Wright still hears regularly from Ryan. So do Crosby and junior guard Ataira Franklin, UVa’s top returning scorer from 2011-12.
“I was only with Coach Ryan for a year,” Franklin said, “but I feel like you pick up so much in your first year of college, especially confidence-wise, and I feel like Coach Ryan was a coach that definitely believed in me and helped me get to where I am now as a player. So it’ll be really exciting to see her. She still texts us after games or if she finds out we’ve received any honors, and is just very happy for us, and always just willing to help … I’m thankful for that, that that relationship is still there.”
Crosby, a McDonald’s All-American in high school, said she chose UVa in large part “because of Coach Ryan and the legacy that she has here. I learned so much my first year, and I learned a lot even after I got hurt. And just seeing her coach the game, and seeing the happiness she had for us as players, even off the court, we really appreciate that. I’m going to be excited to see her. I haven’t seen her since she left.”
Wright, whose offseason home is in Woodbridge, hasn’t been back to Charlottesville since the spring.
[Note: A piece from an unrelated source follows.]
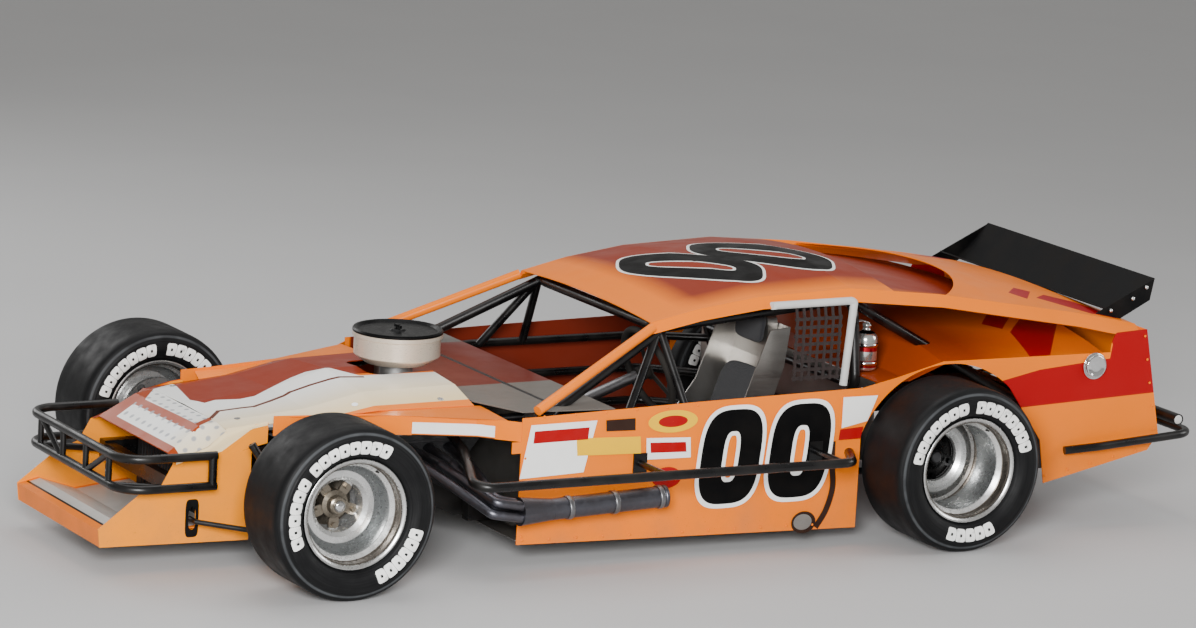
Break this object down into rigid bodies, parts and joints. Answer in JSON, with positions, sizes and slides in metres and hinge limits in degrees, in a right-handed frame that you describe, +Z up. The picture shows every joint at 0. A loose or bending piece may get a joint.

She treasures memories of her time at UVa.
“I feel so honored to be able to say that I played under Debbie Ryan, and that I was able to be there going to school at the same time as people like Chris Long and a lot of great athletes,” Wright said.
Her pro career hasn’t been limited to the WNBA. Wright has played in Poland and in Turkey and is headed this year to Australia.
“I’ve heard great things about Australia,” Wright said.
For her part, Boyle said she’s “heard nothing but unbelievably great things” about Wright, “almost that cliché: She’s a better person than she is a player … She just seems like a really sweet girl, and very much about her university, about Virginia and the things that happened here for her.”